Una hora más tarde los dos hombres hacían su entrada con una pequeña pero pesada botella de oxígeno. Ramiro ignoraba cuántas de aquéllas tendría el hospital, pero la vida de la criatura dependía de que lograse respirar un aire enriquecido las primeras horas de su vida. Logró construir una suerte de tienda de paño sobre la pequeña y conectarle la manguera del gas. Pasados unos minutos su color ya no era azul.

Se sentía al borde de la extenuación. No recordaba haber estado nunca tan cansado. Eran las seis de la mañana y no podía erguirse por el dolor de espalda. Le ardían los ojos aún más por las horas trabajadas a la luz de dos carburos. Le dolía la cabeza por las pasadas sin sueño. Lentamente subió la escalera de su casa. La luz del sol ya se filtraba por los vidrios de colores de los cristales altos de las ventanas. Genoveva había dejado un pijama a rayas sobre su alta cama con el embozo de las sábanas abierto invitando al sueño...

Se dejó caer, demasiado cansado para desnudarse, las arterias le latían en la sien. Ni las peores guardias podían equipararse remotamente con esto... Comenzó a llorar mientras el sueño se iba apoderando de él. No era un sopor agradable, era simplemente eso: sopor.

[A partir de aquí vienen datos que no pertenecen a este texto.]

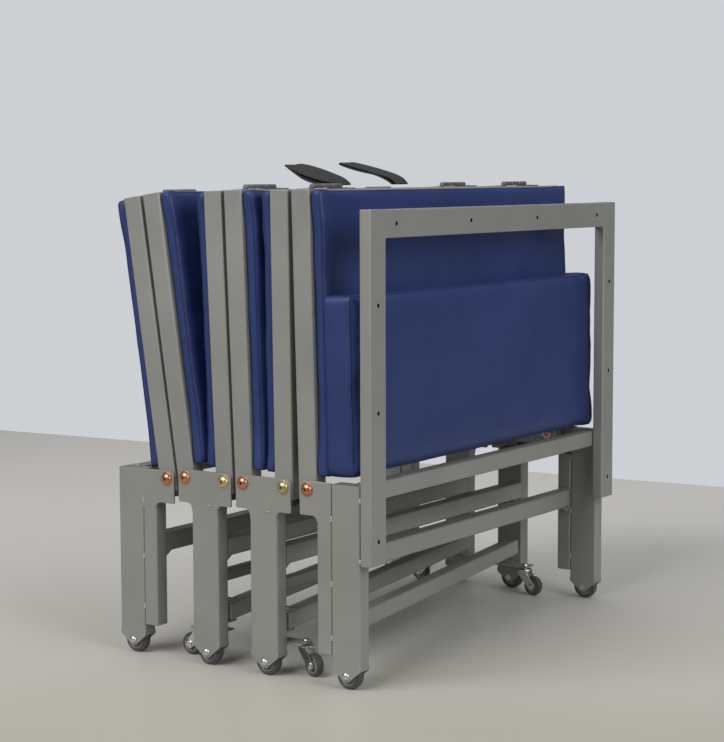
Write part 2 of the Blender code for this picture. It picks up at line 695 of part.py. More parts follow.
def strap(name, number, mat):
    """A webbing loop held on the pair's hinged end, standing up towards the foot end."""
    pair = PAIR_OF[number]
    x, z = HINGES[pair]
    base = z + 0.0010
    rise = 0.0205
    middle = STRAP_Y[pair]
    upper = [(0.005, 0.0), (0.001, 0.0080), (-0.014, 0.0145), (-0.038, rise), (-STRAP_LENGTH + 0.006, rise + 0.004)]
    tip = [(-STRAP_LENGTH, rise + 0.0030)]
    lower = [(-STRAP_LENGTH + 0.006, rise - 0.001), (-0.048, rise - 0.0090), (-0.028, 0.0060), (-0.012, 0.0)]
    outer = upper + tip + lower
    inner = [(-0.004, STRAP_THICK), (-0.009, 0.0075), (-0.018, 0.0115), (-0.038, rise - 0.0025),
             (-STRAP_LENGTH + 0.016, rise), (-0.048, rise - 0.0055), (-0.027, 0.0085)]
    body = slab([(x + px, base + pz) for px, pz in outer],
                middle - STRAP_WIDE / 2, middle + STRAP_WIDE / 2)
    hollow = slab([(x + px, base + pz) for px, pz in inner],
                  middle - STRAP_WIDE, middle + STRAP_WIDE)
    return finish(combine(name, [body], [hollow]), name, mat, origin=(x, middle, z))


# ---- assembly -----------------------------------------------------------------------------
def make_end_units():
    coat = material("foot_unit_coat", STEEL, 0.42)
    _, foot_leg = end_unit("foot_leg_frame", PIVOTS[1], FOOT_EAR, -1, coat)
    coat = material("head_unit_coat", STEEL, 0.42)
    _, head_leg = end_unit("head_leg_frame", PIVOTS[6], HEAD_EAR, 1, coat)
    return foot_leg, head_leg


def make_middle_units():
    coat = material("middle_b_coat", STEEL, 0.42)
    middle_unit("middle_leg_frame_b", MIDDLE_B_X, [PIVOTS[2], PIVOTS[3]], -1, coat)
    coat = material("middle_c_coat", STEEL, 0.42)
    middle_unit("middle_leg_frame_c", MIDDLE_C_X, [PIVOTS[4], PIVOTS[5]], 1, coat)


def make_wheels(leg_places):
    for unit, x in leg_places.items():
        for side, word in zip(SIDES, ("near", "far")):
            tread = material("leg_wheel_%s_%s_grey" % (unit, word), WHEEL_GREY, 0.5)
            leg_wheel("leg_wheel_%s_%s" % (unit, word), x, side, tread)
            zinc = material("wheel_bolt_%s_%s_zinc" % (unit, word), ZINC, 0.3, 0.9)
            wheel_bolt("wheel_bolt_%s_%s" % (unit, word), x, side, zinc)


def make_pivot_bolts():
    for number in range(1, 7):
        colour = BRASS if number in (3, 5) else COPPER
        for side, word in zip(SIDES, ("near", "far")):
            name = "pivot_bolt_%d_%s" % (number, word)
            pivot_bolt(name, PIVOTS[number], side, material(name + "_plate", colour, 0.32, 0.9))


def make_panels():
    for number in range(1, 7):
        panel_frame(number, material("panel_%d_coat" % number, STEEL, 0.42))
        cushion(number, material("cushion_%d_vinyl" % number, VINYL, 0.38))
    pillow(material("pillow_vinyl", VINYL, 0.38))


def make_casters():
    places = (("b", MIDDLE_B_X, -1, (180, 180)), ("c", MIDDLE_C_X, 1, (-16, -8)))
    for unit, x, way, angles in places:
        for side, word, angle in zip(SIDES, ("near", "far"), angles):
            steel = material("caster_fork_%s_%s_zinc" % (unit, word), ZINC, 0.35, 0.8)
            caster_fork("caster_fork_%s_%s" % (unit, word), x, way, side, angle, steel)
            grey = material("caster_wheel_%s_%s_grey" % (unit, word), WHEEL_GREY, 0.5)
            caster_wheel("caster_wheel_%s_%s" % (unit, word), x, way, side, angle, grey)


def make_stays():
    inner = LEG_WIDE / 2 - STAY_WIDE / 2
    head_pin = PIVOTS[6][0] + HEAD_EAR + POST_WIDE - STAY_WIDE / 2
    for name, pin_x in (("stay_bar_b", MIDDLE_B_X + inner), ("stay_bar_c", MIDDLE_C_X + inner),
                        ("stay_bar_d", head_pin)):
        stay_bar(name, pin_x, material(name + "_coat", STEEL, 0.42))


def main():
    clear_scene()
    foot_leg, head_leg = make_end_units()
    make_middle_units()
    make_panels()
    headboard(material("headboard_coat", STEEL, 0.42))
    make_wheels({"a": foot_leg, "b": MIDDLE_B_X, "c": MIDDLE_C_X, "d": head_leg})
    make_pivot_bolts()
    make_casters()
    make_stays()
    strap("pull_strap_middle", 4, material("strap_middle_webbing", WEBBING, 0.8))
    strap("pull_strap_head", 6, material("strap_head_webbing", WEBBING, 0.8))


main()
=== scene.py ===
import json
import math

import bmesh
import bpy
from mathutils import Matrix, Vector, noise
from mathutils.bvhtree import BVHTree


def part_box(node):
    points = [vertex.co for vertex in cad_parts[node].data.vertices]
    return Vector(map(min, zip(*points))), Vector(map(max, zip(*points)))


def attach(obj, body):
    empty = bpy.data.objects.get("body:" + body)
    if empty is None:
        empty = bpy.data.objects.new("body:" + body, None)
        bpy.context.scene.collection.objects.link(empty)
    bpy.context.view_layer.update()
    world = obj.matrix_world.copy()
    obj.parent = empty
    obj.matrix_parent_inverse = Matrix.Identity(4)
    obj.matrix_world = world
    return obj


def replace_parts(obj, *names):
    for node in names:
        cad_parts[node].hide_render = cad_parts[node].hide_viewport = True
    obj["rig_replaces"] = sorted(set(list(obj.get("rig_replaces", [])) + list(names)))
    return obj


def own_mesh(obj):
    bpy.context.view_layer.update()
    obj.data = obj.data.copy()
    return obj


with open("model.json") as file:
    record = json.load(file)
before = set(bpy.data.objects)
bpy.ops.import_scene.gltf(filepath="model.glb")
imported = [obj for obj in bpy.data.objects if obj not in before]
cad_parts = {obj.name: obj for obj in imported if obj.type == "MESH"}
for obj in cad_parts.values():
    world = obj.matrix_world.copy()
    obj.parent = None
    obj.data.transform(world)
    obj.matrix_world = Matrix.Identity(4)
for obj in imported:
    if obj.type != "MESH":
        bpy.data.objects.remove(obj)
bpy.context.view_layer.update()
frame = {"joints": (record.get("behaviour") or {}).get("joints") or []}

bpy.context.scene.view_settings.view_transform = "Standard"

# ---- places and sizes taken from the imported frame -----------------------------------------
JOINT = {j["name"]: j for j in frame["joints"]}
UNIT_OF = {6: "head_unit", 5: "middle_unit_c", 4: "middle_unit_c",
           3: "middle_unit_b", 2: "middle_unit_b", 1: "foot_unit"}
PAIR = {6: "head", 5: "head", 4: "middle", 3: "middle", 2: "foot", 1: "foot"}


def xz(name):
    p = JOINT[name]["pos_m"]
    return p[0], p[2]


PIVOT = {n: xz("fold_%s_panel_%d" % (PAIR[n], n)) for n in range(1, 7)}
HINGE = {p: xz("leaf_hinge_" + p) for p in ("head", "middle", "foot")}
SIDE = {"near": -1, "far": 1}
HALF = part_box("head_leg_frame")[1][1]            # half the bed's width
PANEL_T = 0.024                                  # a panel frame's thickness
PANEL_L = 0.3220                                 # pivot to a panel's hinged end
HEEL = 0.0200                                    # how far a panel runs past its pivot
AXIS_OUT = 0.0142                                # hinge axis to a panel's mid plane
AXIS_UP = 0.0032                                 # hinge axis above the panels' ends
PLATE = 0.0025                                   # the units' side plates
SHIFT = -0.0020                                  # a panel's mid plane from its pivot
RAIL = 0.020                                     # a panel tube's width
RAIL_OUTER = HALF - PLATE - 0.0006
LEG_DEEP = 0.019                                 # a leg tube across the bed
LEG_HALF = 0.0185                                # half a leg tube along the bed
POST_FOOT = 0.036                                # the floor to the open end of the post beside a leg
WHEEL_R = 0.0155
CASTER_R = 0.0128
PAD_Y = (-0.2757, 0.2762)                        # a pad's near and far ends
PAD_TOP_IN = 0.0070                              # how far a pad's far edge runs in at the top


def lean(n):
    """How far panel n tips towards the foot end, from its two axes."""
    px, pz = PIVOT[n]
    hx, hz = HINGE[PAIR[n]]
    tilt = math.atan2(px - hx, hz - pz)
    out = SHIFT - AXIS_OUT if n % 2 == 0 else SHIFT + AXIS_OUT
    return tilt + math.atan2(out, PANEL_L + AXIS_UP)


def panel_matrix(n):
    px, pz = PIVOT[n]
    tilt = Matrix.Rotation(-lean(n), 4, "Y")
    return Matrix.Translation((px, 0, pz)) @ tilt @ Matrix.Translation((SHIFT, 0, 0))


# ---- materials ------------------------------------------------------------------------------
def new_material(name):
    mat = bpy.data.materials.new(name)
    mat.use_nodes = True
    nodes, links = mat.node_tree.nodes, mat.node_tree.links
    shader = nodes["Principled BSDF"]
    coords = nodes.new("ShaderNodeTexCoord").outputs["Object"]
    return mat, nodes, links, shader, coords


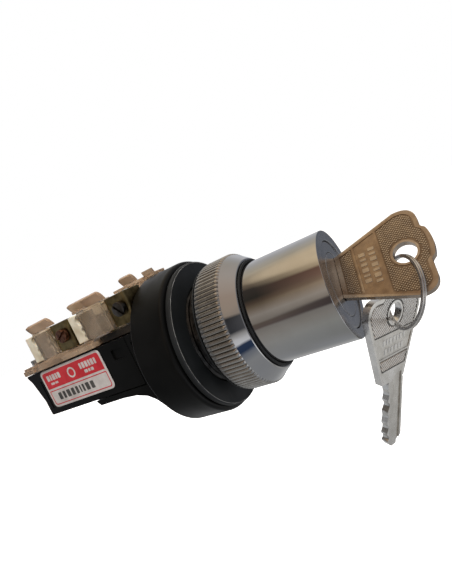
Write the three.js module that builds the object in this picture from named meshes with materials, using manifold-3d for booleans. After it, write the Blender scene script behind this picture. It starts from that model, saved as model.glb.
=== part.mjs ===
// Key-operated selector switch for a panel: chrome lock barrel, knurled ring nut, black housing,
// camshaft, two contact stages with clear terminal shrouds, and a pair of keys on a split ring.
// Millimetres. The switch axis is Y with the front facing -Y, +Z is up, and the origin is the
// centre of the face that bears on the panel.
import * as THREE from 'three';
import { mergeVertices } from 'three/addons/utils/BufferGeometryUtils.js';
import Module from 'manifold-3d';

const wasm = await Module();
wasm.setup();

// ---- driving dimensions -------------------------------------------------------------------
const GAP = 0.3;                     // running gap between separate pieces
const ROUND = 48;                    // facets round the big turned pieces
const ROUND_SMALL = 20;              // facets round the small ones

const FRONT_Y = -38.5;               // front rim of the barrel
const LOCK_FACE_Y = -38.1;           // face of the lock, just inside the rim
const BARREL_R = 14.5;
const BARREL_BORE_R = 11.8;
const THREAD_R = 15;                 // threaded neck, through a 30.5 mm panel hole
const THREAD_START_Y = -16.6;
const NECK_END_Y = 10;

const NUT_FRONT_Y = -16.8;
const NUT_KNURL_Y = -13.2;
const NUT_REAR_Y = -5.2;
const NUT_R = 18.9;
const NUT_BORE_R = THREAD_R + GAP;

const DISC_R = 21.8;                 // sealing disc that bears on the panel
const DISC_THICK = 1.6;
const FLANGE_R = 22.9;
const FLANGE_FRONT_Y = DISC_THICK + GAP;
const FLANGE_REAR_Y = 13.5;

const PLUG_R = 6.3;
const PLUG_HEAD_R = 8.5;             // wider front of the plug, slotted for the key's shoulder
const PLUG_HEAD_END_Y = -35;
const PLUG_NECK_R = 4;
const PLUG_SHOULDER_Y = -11.5;
const PLUG_END_Y = -6;

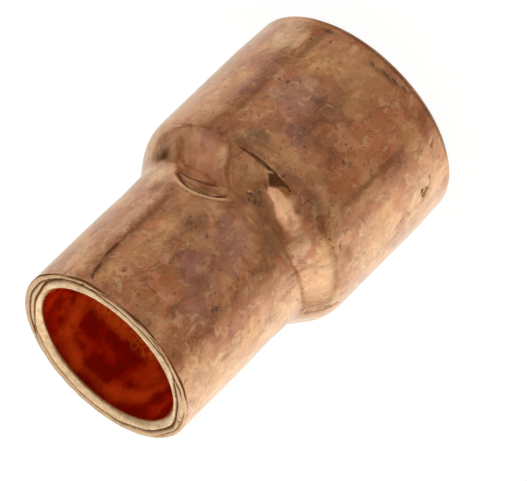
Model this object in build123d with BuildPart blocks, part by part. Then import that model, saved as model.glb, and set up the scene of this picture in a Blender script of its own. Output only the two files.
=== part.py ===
from build123d import *
import os
from math import radians, tan

os.makedirs("parts", exist_ok=True)

# Concentric copper reducer: a wide and a narrow solder socket on one axis.
#
# The fitting is one length of copper tube. One end is swaged down, the shoulder
# between the two ends is left as a cone with rounded corners, and each end is
# sized inside to take the outside of a copper tube.
#
# Frame: the large end's face lies on z = 0, centred on the origin, and +Z runs
# along the axis towards the small end. Millimetres.

# Driving dimensions
large_tube_diameter = 12.7  # outside diameter of the 1/2 in tube
small_tube_diameter = 9.525  # outside diameter of the 3/8 in tube
solder_gap = 0.10  # how much wider each socket is than its tube, across the diameter
large_wall = 0.93  # wall round the large socket
small_wall = 1.14  # wall round the small socket, thicker because it was swaged down
length = 22.8  # end face to end face
large_socket_depth = 9.75  # parallel bore that takes the large tube
small_socket_depth = 7.9  # from the small end's face to its tube stop
waterway_diameter = 8.8  # clear bore past the small tube stop
cone_angle = 33.5  # slope of the shoulder, measured from the axis

shoulder_radius = 2.5  # outside, where the cone runs into the large end
neck_radius = 0.75  # outside, where the cone meets the small end
throat_radius = 2.0  # inside, where the cone runs into the waterway
stop_radius = 0.15  # both corners of the small tube stop
large_rim_radius = 0.45  # outer edge of the large end, worn round
small_rim_radius = 0.12  # outer edge of the small end, nearly sharp
mouth_chamfer = 0.20  # inner edge of both ends

# Radii that follow from the tubes
large_socket_radius = (large_tube_diameter + solder_gap) / 2
small_socket_radius = (small_tube_diameter + solder_gap) / 2
large_outer_radius = large_socket_radius + large_wall
small_outer_radius = small_socket_radius + small_wall
waterway_radius = waterway_diameter / 2

# Heights of the section's corners, before they are rounded
slope = tan(radians(cone_angle))
corner_reach = tan(radians(cone_angle / 2))  # what a corner's arc takes off each side, per unit of radius
inner_shoulder_radius = shoulder_radius - large_wall
shoulder_height = large_socket_depth + shoulder_radius * corner_reach
neck_height = shoulder_height + (large_outer_radius - small_outer_radius) / slope
inner_shoulder_height = large_socket_depth + inner_shoulder_radius * corner_reach
throat_height = inner_shoulder_height + (large_socket_radius - waterway_radius) / slope
stop_height = length - small_socket_depth

# Corners of the wall's section as (radius, height), in order round it
large_mouth = (large_socket_radius, 0)
large_rim = (large_outer_radius, 0)
shoulder = (large_outer_radius, shoulder_height)
neck = (small_outer_radius, neck_height)
small_rim = (small_outer_radius, length)
small_mouth = (small_socket_radius, length)
stop_root = (small_socket_radius, stop_height)
stop_lip = (waterway_radius, stop_height)
throat = (waterway_radius, throat_height)
inner_shoulder = (large_socket_radius, inner_shoulder_height)

corners = [
    large_mouth,
    large_rim,
    shoulder,
    neck,
    small_rim,
    small_mouth,
    stop_root,
    stop_lip,
    throat,
    inner_shoulder,
]


def at(section, corner):
    """Return the section's vertex at a corner."""
    return section.vertices().sort_by_distance(corner)[0]


# The fitting: one wall section turned about the axis
with BuildPart() as reducer_body:
    with BuildSketch(Plane.XZ) as wall:
        with BuildLine():
            Polyline(*corners, close=True)
        make_face()
        fillet(at(wall, shoulder), shoulder_radius)
        fillet(at(wall, neck), neck_radius)
        fillet(at(wall, inner_shoulder), inner_shoulder_radius)
        fillet(at(wall, throat), throat_radius)
        fillet(at(wall, stop_root), stop_radius)
        fillet(at(wall, stop_lip), stop_radius)
        fillet(at(wall, large_rim), large_rim_radius)
        fillet(at(wall, small_rim), small_rim_radius)
        chamfer(at(wall, large_mouth), mouth_chamfer)
        chamfer(at(wall, small_mouth), mouth_chamfer)
    revolve(axis=Axis.Z)

reducer_body.part.label = "reducer_body"
export_step(reducer_body.part, "parts/reducer_body.step")
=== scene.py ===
from math import cos, pi, radians, sin, sqrt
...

No habrían pasado cinco minutos cuando sonó el despertador... un aparato de esos con radio y una estridente sucesión de noticias radiadas por una locutora de voz trompetera. Ramiro se encontraba de nuevo en su habitación, en su piso de soltero. Su ordenador portátil seguía exhibiendo un «salvapantallas fractal».

—¡He estado soñando!

La cabeza seguía acosándole con un latir doloroso que parecía fuera a romper su óseo estuche para escapar al exterior. Pero sentía alivio de que todas aquellas alocadas vivencias sólo hubiesen sido eso: un sueño.

Se levantó y se encaminó al baño. Encendió la luz, los potentes focos halógenos le hicieron cerrar los ojos, que fue abriendo poco a poco mientras se iban acostumbrando a la eléctrica claridad... había algo no obstante diferente en todo aquello... Tenía patillas, bigote y un corte de pelo como el de los personajes de Noveccento... Sus ojos se detuvieron en la corbata de pajarita desabrochada alrededor del cuello, y cuando bajó la vista comprobó que iba vestido con un traje de mil novecientos tres.

Todo estaba de nuevo en su sitio, pero algo había cambiado en su aspecto y, aunque de momento lo ignoraba, también dentro de él.

Se duchó, se cambió de ropa y se puso rápidamente unos vaqueros blancos con pinzas y una camisa de cuadros «cantosa». Tomó el ascensor hasta el garaje y, mientras su coche subía por la rampa al encuentro de la luz de la mañana, sintió una felicidad como nunca había experimentado. Una felicidad que arrancaba del mayor de los cansancios. Era médico, la profesión que realmente amaba. No habría podido ejercerla un siglo antes ni, con certeza, tampoco un siglo después, las cosas eran necesariamente así: él era... un médico de su tiempo.